____ DATA PROVIDED

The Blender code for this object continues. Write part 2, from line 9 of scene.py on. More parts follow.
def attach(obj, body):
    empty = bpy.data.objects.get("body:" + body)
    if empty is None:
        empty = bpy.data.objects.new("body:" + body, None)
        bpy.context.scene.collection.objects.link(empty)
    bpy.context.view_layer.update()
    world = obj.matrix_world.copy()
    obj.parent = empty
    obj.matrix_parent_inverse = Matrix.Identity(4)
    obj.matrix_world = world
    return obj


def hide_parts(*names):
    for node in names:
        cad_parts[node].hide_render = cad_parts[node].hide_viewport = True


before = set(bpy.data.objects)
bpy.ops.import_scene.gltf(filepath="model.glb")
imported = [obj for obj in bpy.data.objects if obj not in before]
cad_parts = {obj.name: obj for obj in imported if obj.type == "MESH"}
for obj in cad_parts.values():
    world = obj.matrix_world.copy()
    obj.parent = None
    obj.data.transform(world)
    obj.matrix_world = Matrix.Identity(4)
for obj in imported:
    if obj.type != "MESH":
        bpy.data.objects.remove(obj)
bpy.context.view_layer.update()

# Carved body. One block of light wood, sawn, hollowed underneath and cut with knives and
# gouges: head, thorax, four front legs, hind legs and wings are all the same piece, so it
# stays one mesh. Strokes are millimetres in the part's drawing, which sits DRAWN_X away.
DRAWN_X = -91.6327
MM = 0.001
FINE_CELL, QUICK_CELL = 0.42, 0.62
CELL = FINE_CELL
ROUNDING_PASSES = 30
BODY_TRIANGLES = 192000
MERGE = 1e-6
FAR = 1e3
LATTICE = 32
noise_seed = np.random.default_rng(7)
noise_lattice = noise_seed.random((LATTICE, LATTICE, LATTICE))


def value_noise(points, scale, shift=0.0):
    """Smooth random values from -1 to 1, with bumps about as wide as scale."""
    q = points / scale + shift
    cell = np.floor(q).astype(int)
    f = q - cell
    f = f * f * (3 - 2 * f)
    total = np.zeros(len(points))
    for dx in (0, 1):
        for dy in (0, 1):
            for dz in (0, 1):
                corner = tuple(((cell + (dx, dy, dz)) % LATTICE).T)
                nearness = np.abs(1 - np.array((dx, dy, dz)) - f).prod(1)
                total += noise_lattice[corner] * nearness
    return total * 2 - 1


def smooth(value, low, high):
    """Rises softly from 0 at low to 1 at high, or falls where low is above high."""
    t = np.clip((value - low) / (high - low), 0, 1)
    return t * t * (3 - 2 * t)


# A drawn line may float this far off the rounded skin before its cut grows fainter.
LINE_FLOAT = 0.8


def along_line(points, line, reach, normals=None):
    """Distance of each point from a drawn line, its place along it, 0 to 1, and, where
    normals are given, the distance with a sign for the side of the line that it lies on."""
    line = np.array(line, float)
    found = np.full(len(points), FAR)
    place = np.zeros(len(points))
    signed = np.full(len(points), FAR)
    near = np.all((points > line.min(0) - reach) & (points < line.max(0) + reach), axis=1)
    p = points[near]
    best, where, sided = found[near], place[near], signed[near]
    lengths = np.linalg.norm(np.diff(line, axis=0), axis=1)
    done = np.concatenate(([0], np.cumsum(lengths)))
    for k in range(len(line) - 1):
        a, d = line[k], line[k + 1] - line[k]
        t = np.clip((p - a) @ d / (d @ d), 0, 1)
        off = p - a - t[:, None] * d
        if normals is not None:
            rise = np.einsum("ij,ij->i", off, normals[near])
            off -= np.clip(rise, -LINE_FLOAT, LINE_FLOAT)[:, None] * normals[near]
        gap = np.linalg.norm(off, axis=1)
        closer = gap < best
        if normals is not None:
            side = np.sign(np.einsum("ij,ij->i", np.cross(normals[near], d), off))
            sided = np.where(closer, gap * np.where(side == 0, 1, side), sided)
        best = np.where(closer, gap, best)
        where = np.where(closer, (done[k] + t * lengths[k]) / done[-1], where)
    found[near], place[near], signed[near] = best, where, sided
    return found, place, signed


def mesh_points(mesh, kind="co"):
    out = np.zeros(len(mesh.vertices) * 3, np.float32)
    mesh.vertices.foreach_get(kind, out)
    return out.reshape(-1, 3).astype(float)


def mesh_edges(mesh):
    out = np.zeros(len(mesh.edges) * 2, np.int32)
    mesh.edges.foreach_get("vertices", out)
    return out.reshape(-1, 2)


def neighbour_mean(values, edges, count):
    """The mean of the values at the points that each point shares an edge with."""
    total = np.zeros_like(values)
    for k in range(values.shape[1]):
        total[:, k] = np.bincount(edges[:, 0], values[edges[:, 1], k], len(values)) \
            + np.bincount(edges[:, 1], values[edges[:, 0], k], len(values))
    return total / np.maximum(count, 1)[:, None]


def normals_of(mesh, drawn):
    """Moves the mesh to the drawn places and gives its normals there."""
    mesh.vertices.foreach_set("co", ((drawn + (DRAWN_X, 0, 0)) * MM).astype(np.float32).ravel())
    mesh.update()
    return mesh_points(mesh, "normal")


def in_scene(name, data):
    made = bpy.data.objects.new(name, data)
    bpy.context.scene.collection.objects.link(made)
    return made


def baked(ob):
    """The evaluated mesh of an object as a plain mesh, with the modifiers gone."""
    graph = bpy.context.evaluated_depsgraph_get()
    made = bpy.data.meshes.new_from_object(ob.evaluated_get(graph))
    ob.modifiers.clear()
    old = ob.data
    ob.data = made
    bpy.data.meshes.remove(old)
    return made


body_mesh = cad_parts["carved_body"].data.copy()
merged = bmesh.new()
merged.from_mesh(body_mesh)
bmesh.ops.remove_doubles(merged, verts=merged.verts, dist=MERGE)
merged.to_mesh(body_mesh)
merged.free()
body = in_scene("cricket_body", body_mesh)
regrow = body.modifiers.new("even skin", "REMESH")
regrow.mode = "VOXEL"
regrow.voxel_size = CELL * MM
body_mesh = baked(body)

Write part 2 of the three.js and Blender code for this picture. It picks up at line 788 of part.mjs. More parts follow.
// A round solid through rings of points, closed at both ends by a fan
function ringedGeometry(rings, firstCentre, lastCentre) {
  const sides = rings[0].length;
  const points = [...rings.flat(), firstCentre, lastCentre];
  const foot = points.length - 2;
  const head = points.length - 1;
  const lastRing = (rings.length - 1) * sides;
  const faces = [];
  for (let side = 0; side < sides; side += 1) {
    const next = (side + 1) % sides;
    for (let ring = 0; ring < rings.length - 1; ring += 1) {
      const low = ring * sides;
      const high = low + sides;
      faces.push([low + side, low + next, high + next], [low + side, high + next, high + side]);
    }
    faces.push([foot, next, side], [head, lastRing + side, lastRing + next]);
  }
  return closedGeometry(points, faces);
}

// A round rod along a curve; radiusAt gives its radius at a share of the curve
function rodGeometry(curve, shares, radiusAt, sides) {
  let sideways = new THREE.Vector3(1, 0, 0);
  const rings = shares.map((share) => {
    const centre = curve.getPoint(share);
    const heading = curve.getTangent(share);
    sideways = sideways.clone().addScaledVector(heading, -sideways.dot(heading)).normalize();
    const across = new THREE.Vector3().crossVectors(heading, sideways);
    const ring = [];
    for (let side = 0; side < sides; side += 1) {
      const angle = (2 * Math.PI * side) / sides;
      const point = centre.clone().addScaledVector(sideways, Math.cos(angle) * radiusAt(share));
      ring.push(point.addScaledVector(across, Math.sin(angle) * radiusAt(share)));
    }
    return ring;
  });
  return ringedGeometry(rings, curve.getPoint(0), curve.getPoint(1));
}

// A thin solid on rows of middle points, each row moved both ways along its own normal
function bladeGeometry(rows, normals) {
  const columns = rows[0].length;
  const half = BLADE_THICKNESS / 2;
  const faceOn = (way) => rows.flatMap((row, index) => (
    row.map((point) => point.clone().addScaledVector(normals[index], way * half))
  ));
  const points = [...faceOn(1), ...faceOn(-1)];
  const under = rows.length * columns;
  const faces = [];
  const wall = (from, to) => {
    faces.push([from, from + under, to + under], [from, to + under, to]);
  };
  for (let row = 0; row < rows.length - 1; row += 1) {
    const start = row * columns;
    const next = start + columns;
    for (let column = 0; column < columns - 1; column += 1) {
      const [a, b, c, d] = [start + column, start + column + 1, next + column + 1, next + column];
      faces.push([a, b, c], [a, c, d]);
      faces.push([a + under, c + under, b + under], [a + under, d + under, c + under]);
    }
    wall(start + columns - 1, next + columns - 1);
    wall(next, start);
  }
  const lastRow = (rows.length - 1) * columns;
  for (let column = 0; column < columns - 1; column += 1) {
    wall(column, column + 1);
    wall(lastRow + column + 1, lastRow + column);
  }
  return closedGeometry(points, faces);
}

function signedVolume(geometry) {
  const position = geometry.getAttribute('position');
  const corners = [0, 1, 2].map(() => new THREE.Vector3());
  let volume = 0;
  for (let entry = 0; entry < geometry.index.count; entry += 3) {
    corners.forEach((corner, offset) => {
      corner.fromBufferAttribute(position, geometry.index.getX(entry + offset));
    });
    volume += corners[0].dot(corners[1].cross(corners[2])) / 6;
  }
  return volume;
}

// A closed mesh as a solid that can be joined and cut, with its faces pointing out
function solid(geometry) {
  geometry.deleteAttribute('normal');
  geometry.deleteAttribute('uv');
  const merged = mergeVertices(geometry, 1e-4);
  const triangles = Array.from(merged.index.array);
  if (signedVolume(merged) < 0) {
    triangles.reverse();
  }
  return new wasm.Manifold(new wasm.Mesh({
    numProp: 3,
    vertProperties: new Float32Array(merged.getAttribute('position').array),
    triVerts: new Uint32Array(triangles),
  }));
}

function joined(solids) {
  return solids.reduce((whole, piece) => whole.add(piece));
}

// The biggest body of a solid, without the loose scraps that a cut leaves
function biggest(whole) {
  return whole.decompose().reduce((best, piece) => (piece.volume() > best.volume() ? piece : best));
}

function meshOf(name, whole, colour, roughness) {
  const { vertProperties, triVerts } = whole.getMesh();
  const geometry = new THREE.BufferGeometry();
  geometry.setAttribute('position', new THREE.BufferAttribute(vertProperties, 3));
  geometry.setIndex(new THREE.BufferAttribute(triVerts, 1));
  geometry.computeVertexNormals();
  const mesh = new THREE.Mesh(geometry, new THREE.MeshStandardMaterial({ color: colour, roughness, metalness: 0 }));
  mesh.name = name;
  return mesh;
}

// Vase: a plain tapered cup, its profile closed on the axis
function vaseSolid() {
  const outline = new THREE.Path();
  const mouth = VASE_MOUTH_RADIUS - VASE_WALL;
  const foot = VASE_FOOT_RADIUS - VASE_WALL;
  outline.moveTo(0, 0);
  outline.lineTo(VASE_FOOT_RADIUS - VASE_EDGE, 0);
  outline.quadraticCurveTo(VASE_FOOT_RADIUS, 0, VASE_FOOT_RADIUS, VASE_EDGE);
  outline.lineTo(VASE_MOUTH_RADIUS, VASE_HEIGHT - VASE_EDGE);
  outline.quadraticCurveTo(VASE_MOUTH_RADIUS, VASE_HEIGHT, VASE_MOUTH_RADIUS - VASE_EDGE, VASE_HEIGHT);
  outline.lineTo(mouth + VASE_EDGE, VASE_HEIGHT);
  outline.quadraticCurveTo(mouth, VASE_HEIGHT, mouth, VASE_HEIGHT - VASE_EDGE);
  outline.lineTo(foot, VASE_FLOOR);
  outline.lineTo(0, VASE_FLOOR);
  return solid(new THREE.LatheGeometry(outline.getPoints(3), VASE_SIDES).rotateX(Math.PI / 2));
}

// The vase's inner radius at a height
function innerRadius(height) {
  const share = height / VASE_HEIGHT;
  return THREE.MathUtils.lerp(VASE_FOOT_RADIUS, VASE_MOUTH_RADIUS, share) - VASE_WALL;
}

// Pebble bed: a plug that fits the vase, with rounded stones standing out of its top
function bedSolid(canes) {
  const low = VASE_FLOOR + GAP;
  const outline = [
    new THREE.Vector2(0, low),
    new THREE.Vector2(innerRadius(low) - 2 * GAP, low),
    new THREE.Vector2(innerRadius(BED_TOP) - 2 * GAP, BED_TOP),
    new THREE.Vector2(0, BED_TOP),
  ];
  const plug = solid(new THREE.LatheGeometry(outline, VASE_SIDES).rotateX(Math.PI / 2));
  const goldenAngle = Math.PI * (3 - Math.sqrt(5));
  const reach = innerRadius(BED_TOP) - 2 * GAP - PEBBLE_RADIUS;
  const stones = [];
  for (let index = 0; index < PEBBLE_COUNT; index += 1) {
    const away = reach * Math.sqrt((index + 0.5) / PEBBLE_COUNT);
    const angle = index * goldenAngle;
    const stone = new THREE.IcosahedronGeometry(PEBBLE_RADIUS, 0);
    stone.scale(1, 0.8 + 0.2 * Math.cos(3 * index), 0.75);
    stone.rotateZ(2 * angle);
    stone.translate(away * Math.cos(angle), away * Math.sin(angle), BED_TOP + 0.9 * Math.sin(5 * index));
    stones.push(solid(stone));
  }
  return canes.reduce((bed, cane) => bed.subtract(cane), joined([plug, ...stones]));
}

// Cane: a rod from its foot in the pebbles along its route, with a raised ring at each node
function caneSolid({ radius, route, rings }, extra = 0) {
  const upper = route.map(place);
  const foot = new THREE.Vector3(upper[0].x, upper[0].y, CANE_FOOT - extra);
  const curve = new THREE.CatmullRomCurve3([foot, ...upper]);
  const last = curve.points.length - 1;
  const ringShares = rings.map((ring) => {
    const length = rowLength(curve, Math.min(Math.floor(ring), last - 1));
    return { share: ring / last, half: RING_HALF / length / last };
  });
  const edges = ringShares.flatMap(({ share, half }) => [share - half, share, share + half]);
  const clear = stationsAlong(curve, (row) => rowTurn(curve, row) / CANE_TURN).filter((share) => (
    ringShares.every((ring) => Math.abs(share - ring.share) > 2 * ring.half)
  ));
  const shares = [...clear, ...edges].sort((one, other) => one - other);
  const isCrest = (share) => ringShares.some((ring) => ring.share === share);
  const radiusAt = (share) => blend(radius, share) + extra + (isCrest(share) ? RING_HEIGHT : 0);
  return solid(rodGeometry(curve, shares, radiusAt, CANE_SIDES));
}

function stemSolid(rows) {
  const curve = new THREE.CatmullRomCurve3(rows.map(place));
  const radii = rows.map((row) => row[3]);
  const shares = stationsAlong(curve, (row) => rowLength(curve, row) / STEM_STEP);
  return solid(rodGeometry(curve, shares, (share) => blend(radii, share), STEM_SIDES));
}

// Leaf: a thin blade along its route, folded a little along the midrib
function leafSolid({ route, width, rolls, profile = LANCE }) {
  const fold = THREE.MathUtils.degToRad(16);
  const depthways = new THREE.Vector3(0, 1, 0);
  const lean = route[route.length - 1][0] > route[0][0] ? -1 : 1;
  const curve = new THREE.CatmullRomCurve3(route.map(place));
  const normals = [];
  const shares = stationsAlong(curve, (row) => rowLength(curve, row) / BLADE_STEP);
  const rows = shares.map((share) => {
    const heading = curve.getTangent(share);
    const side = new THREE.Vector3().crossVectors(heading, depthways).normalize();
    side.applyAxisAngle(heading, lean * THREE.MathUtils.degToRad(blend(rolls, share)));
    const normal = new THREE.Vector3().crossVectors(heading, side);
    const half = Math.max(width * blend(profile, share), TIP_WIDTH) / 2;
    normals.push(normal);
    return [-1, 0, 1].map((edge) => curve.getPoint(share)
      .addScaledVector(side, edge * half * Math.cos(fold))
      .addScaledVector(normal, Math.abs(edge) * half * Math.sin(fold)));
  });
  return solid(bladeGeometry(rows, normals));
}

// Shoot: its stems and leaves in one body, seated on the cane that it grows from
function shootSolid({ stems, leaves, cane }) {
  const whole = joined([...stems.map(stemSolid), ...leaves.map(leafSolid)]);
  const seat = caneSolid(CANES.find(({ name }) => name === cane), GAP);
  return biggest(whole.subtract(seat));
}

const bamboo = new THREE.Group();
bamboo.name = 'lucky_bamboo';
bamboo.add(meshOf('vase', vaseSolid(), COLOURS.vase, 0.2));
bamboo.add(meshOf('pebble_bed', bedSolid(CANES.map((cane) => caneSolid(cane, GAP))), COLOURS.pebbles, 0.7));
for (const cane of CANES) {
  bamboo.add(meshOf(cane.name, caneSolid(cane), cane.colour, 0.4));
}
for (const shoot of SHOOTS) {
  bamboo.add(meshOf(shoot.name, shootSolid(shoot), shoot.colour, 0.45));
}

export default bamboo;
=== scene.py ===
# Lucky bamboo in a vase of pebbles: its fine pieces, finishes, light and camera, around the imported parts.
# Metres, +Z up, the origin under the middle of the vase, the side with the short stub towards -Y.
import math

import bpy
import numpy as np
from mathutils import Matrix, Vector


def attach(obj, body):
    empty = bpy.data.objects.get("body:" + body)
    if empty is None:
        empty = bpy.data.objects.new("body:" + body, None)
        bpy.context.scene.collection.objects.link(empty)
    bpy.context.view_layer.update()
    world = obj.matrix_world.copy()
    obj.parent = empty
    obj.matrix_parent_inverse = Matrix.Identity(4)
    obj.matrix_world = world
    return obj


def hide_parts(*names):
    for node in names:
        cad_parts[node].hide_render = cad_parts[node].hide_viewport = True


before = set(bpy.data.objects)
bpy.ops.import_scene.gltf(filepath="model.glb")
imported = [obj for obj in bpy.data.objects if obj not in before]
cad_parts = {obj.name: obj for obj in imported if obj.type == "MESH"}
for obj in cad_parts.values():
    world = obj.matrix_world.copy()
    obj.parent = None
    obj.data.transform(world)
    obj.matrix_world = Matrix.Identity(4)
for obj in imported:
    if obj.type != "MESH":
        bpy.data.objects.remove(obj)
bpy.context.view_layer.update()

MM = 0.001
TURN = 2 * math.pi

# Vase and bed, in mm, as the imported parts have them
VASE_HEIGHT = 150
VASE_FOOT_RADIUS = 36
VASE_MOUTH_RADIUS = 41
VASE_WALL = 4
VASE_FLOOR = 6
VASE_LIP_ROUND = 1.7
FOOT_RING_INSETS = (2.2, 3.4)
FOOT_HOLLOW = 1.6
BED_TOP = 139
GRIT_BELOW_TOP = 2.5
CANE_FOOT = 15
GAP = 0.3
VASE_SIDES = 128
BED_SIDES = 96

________

## PROBLEM DESCRIPTION
Quote exactly the lines running from the start of the listing above through the line where "noise_lattice = noise_seed.random((LATTICE, LATTICE, LATTICE))" is found, and output no other lines.

## WRITTEN ANSWER
The Blender code for this object continues. Write part 2, from line 9 of scene.py on. More parts follow.
def attach(obj, body):
    empty = bpy.data.objects.get("body:" + body)
    if empty is None:
        empty = bpy.data.objects.new("body:" + body, None)
        bpy.context.scene.collection.objects.link(empty)
    bpy.context.view_layer.update()
    world = obj.matrix_world.copy()
    obj.parent = empty
    obj.matrix_parent_inverse = Matrix.Identity(4)
    obj.matrix_world = world
    return obj


def hide_parts(*names):
    for node in names:
        cad_parts[node].hide_render = cad_parts[node].hide_viewport = True


before = set(bpy.data.objects)
bpy.ops.import_scene.gltf(filepath="model.glb")
imported = [obj for obj in bpy.data.objects if obj not in before]
cad_parts = {obj.name: obj for obj in imported if obj.type == "MESH"}
for obj in cad_parts.values():
    world = obj.matrix_world.copy()
    obj.parent = None
    obj.data.transform(world)
    obj.matrix_world = Matrix.Identity(4)
for obj in imported:
    if obj.type != "MESH":
        bpy.data.objects.remove(obj)
bpy.context.view_layer.update()

# Carved body. One block of light wood, sawn, hollowed underneath and cut with knives and
# gouges: head, thorax, four front legs, hind legs and wings are all the same piece, so it
# stays one mesh. Strokes are millimetres in the part's drawing, which sits DRAWN_X away.
DRAWN_X = -91.6327
MM = 0.001
FINE_CELL, QUICK_CELL = 0.42, 0.62
CELL = FINE_CELL
ROUNDING_PASSES = 30
BODY_TRIANGLES = 192000
MERGE = 1e-6
FAR = 1e3
LATTICE = 32
noise_seed = np.random.default_rng(7)
noise_lattice = noise_seed.random((LATTICE, LATTICE, LATTICE))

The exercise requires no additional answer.